Depending on whether or not you’re ready to track a deer or set off on the river for a voyage of discovery, you may stick with C.R. 2 until you reach the next major road, Highway 179, at the community of Pittman, which in these parts seems like a city center if only for Shawn’s Grocery-Deli. Considering this corner market is just one of the rare stores since Bonifay, you may be ready to stock up on provisions including cookies, jerky, or boiled peanuts.

Head south on Highway 179 and you’re on the last leg of the trip, the final stretch that’ll complete the rectangle back to Bonifay.

But there’s one more sight to see. A half-mile down the road is an authentic log cabin.
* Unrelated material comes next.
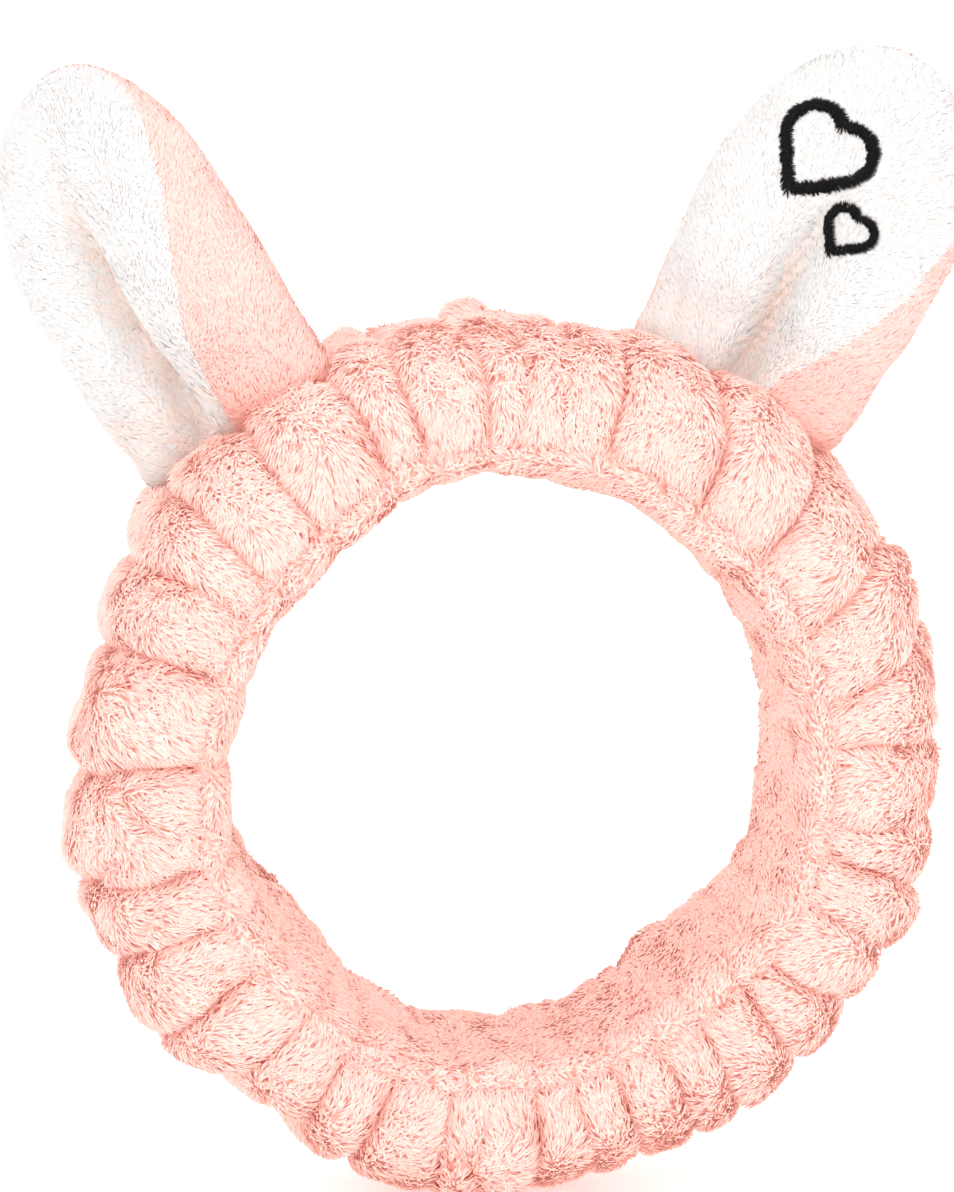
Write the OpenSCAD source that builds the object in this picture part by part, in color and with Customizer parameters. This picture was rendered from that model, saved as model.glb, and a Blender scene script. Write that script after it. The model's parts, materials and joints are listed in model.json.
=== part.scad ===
// Soft plush headband: a gathered hoop on an elastic, with two padded rabbit ears.
// The hoop's axis is Y, its front edge faces -Y, the ears are up (+Z) and the origin
// is the centre of the head opening.

/* [Band] */
// Radius of the relaxed head opening, at the lining
hole_r = 67; // [60:1:72]
// Width of the band, from its front edge to its rear edge
band_w = 58; // [50:1:64]
// Distance from the head opening out to the crown of the band
band_t = 34; // [30:1:38]
// Thickness of the plush cloth with its pile pressed flat
cloth_t = 2.2; // [1.8:0.1:2.6]
// Distance from the head opening out to the two edge seams
seam_rise = 8; // [7:0.5:10]
// Corner radius of the band's crown
crown_corner = 17; // [12:1:20]

/* [Elastic] */
// Width of the elastic
elastic_w = 38; // [25:1:40]
// Thickness of the elastic
elastic_t = 1.2; // [0.8:0.1:1.4]
// Where the band's ends are joined, in degrees clockwise from the top as worn
join_turn = 206; // [180:1:230]

/* [Ears] */
// Height of each ear above its base fold
ear_l = 80; // [70:1:86]
// Greatest width of each ear
ear_w = 62; // [54:1:66]
// Greatest thickness of each ear
ear_t = 32; // [26:1:34]
// Width of the sewn base
ear_base_w = 54; // [44:1:56]
// Thickness of the sewn base
ear_base_t = 18; // [16:1:20]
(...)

William Thomas Keith (who earlier held distinction as the third-youngest soldier in the Confederate Army) homesteaded 10 acres and built this cabin for himself, his mother, his wife, and his eight children in 1880.

As his fortunes improved and his farm grew to 190 acres, he added a plaza, smokehouse, corn crib, enclosed shed rooms, and a well. Inside, the cabin is furnished with period pieces including a bed, washbasin, table, and metal ware. Listed on the National Register of Historic Places, it’s a well-preserved example of a settler’s life in pioneer Holmes County.

From here, it’s a leisurely drive south back to U.S. 90, heading east to wrap up the trip in Bonifay.

End Notes 

It’s hard to believe, but eastern Holmes County is even less developed than sparsely populated western Holmes County. If you’d like to continue your tour, stick with C.R. 2 past Pittman to C.R. 79 where the community of Esto is just north of the junction. Further along C.R. 2, Highway 173 can also drop you south back to Bonifay. 

While not an attraction per se, Holmes County’s history includes cemeteries, steamboat wrecks, sites of ghost towns, Civil War raids, and even Prohibition-era gunfights.